Let’s take a look at common stereotypes for each age group working today and a more realistic view of each:

Traditionalists, born before 1946

Stereotypes: unable/unwilling to learn new things, afraid of technology, rigid

Facts: Research shows that older workers value the opportunity to learn new technology and information. Many work out of necessity or because they find it meaningful. They are engaged and want to keep their minds active.

Baby Boomers, born between 1946 and 1964

Stereotypes: privileged, self-righteous, materialistic, collecting a check until retirement, resistant to change

Facts: Baby Boomers are retiring later but not just to amass cash; they believe they still have something to contribute. Studies by the U.S. Department of Labor Aging Worker Initiative confirm that workers 50 and older have a “strong capacity and willingness to learn new tasks, processes and technologies.” 

Generation X, born between 1965 and 1980

Stereotypes: skeptical, cynical, disaffected

Facts: These employees are strong independent workers who push for new perspectives and flexibility. They are evaluative thinkers who are technologically agile.

Generation Y/Millennials, born between 1981 and 1994

Stereotypes: entitled, self-centered, demanding, job-hoppers, hypersensitive

Facts: Studies have found that Millennials stay with employers as long as Gen Xers at the same age. Their perceived oversensitivity is more often a desire for equity and inclusion, good values that contribute to customer loyalty and higher sales.

Generation Z, born after 1995

Stereotypes: always on devices, no interpersonal skills, spoiled, unmotivated/lazy

Facts: The youngest cohort is motivated to discover how to work smarter using technology. They excel at processing rafts of information and are mobilizers and organizers.
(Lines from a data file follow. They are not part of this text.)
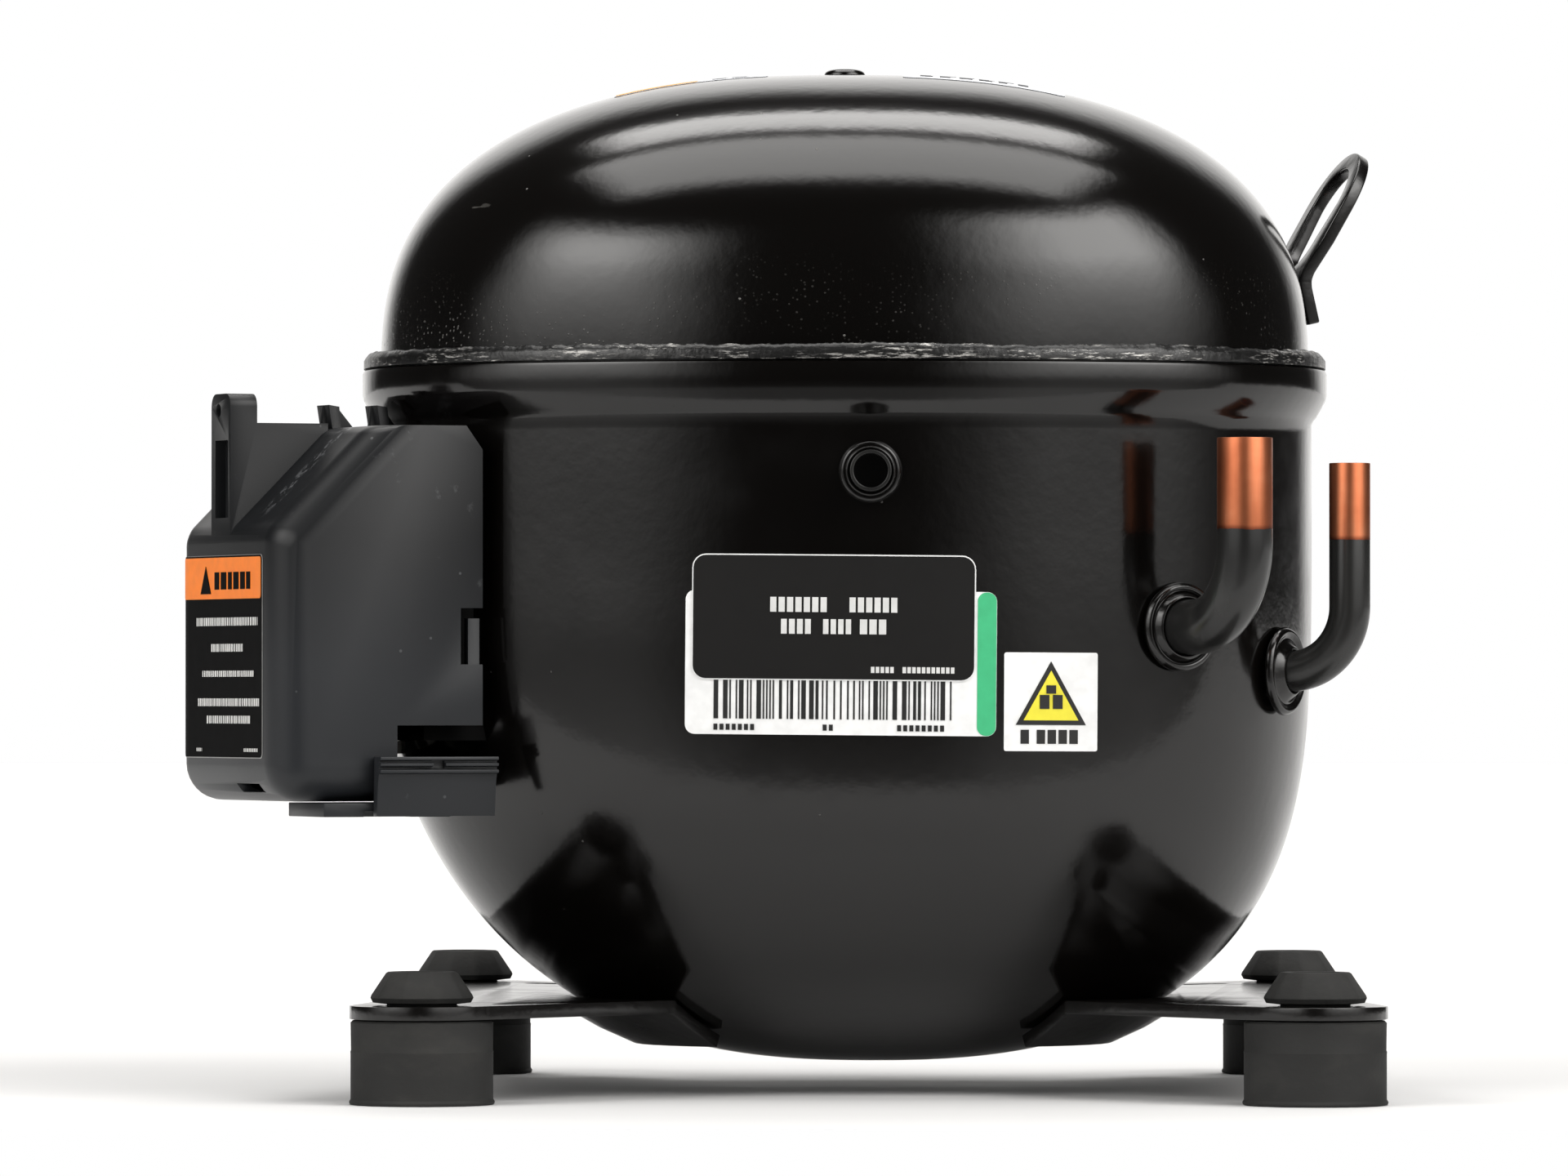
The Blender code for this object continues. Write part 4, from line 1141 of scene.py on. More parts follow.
@dataclass
class Grommet:
    """Rubber foot: a broad base under the plate and a faceted cap above it."""

    node: str
    facets: int = 10

    def build(self, look: bpy.types.Material) -> None:
        """Turn the foot from its profile and facet its cap.

        Args:
            look: the rubber that all four share.
        """
        low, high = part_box(self.node)
        radius = (high.x - low.x) / 2 / MM
        top = (high.z - low.z) / MM
        base, neck, bore = radius - 0.35, 8.0, 5.3
        profile = [(bore, top - 0.4), (bore + 0.4, top), (7.7, top), (8.2, top - 0.3),
                   (11.55, top - 5.3), (11.75, top - 5.9), (11.2, top - 7.0), (neck, top - 7.35),
                   (neck, 19.0), (base - 0.5, 19.0), (base, 18.5), (base - 0.1, 12.2),
                   (base + 0.05, 11.9), (base, 11.4), (base, 1.1), (radius, 0.5),
                   (radius - 0.1, 0.0), (bore, 0.0)]
        spot = Matrix.Translation(Vector(((low.x + high.x) / 2, (low.y + high.y) / 2, low.z)))
        foot = Bench.turned(self.node + "_rubber", profile, 80)
        for vertex in foot.data.vertices:
            x, y, z = vertex.co / MM
            size = math.hypot(x, y)
            if z > top - 7.1 and size > bore + 1.0:
                sector = math.tau / self.facets
                local = (math.atan2(y, x) % sector) - sector / 2
                flat = math.cos(sector / 2) / math.cos(local)
                share = 0.75 * min(1.0, (size - bore - 1.0) / 2.0)
                vertex.co.x *= 1.0 + (flat - 1.0) * share
                vertex.co.y *= 1.0 + (flat - 1.0) * share
        foot.data.transform(spot)
        Bench.smooth(foot, 28.0)
        place(foot, "housing", "grommet_rubber", look, self.node)


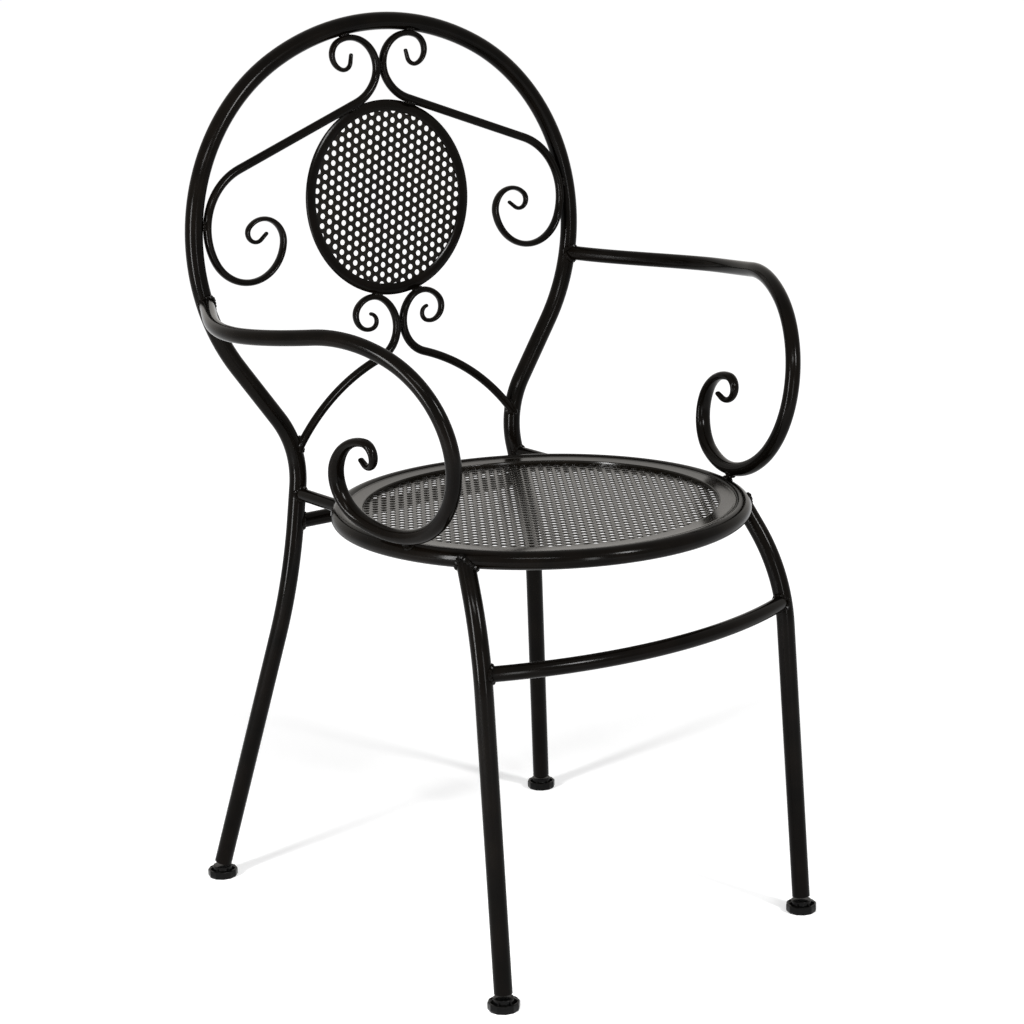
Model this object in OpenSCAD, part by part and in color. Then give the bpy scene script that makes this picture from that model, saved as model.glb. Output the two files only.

Building an Inclusive Workplace Culture

Here are four ways to promote a more age-inclusive workforce:

  1. Evaluate your culture. Assess the ways various generations interact with each other and set goals for an inclusive supportive environment for all employees. Provide anti-bias training across the organization, if necessary. 
  2. Invest in D & I. Promote conversations and understanding between age groups, including employee resource groups and a diversity and inclusion task force. It’s critical for these initiatives to have an executive sponsor and allotted budget for them to succeed. Show how each employee’s work contributes to the mission and goals of the enterprise. Share research that verifies how multigenerational workforces improve organizational performance.
  3. Uncover shared values and goals. Provide opportunities for employees to share values and goals through anonymous surveys, small group discussion or town halls. Share results to illustrate that different generations want many of the same things (which, according to academic research, includes meaningful tasks, flexible schedules, learning opportunities, compassionate managers and fair compensation and advancement).
  4. Draft age-inclusive HR practices. Review recruiting materials and job descriptions for ageist language. Delete requirements for graduation or birth dates. Avoid making assumptions about roles and responsibilities based on age.
  5. Leverage mentoring and reverse-mentoring. AARP data show that older workers with mentoring experience are more inclined to believe younger workers are creative, can help them learn new skills and open their eyes to new perspectives. Younger workers are more likely to say that older workers make the workplace more productive, can teach them new skills and even make the work environment more fun.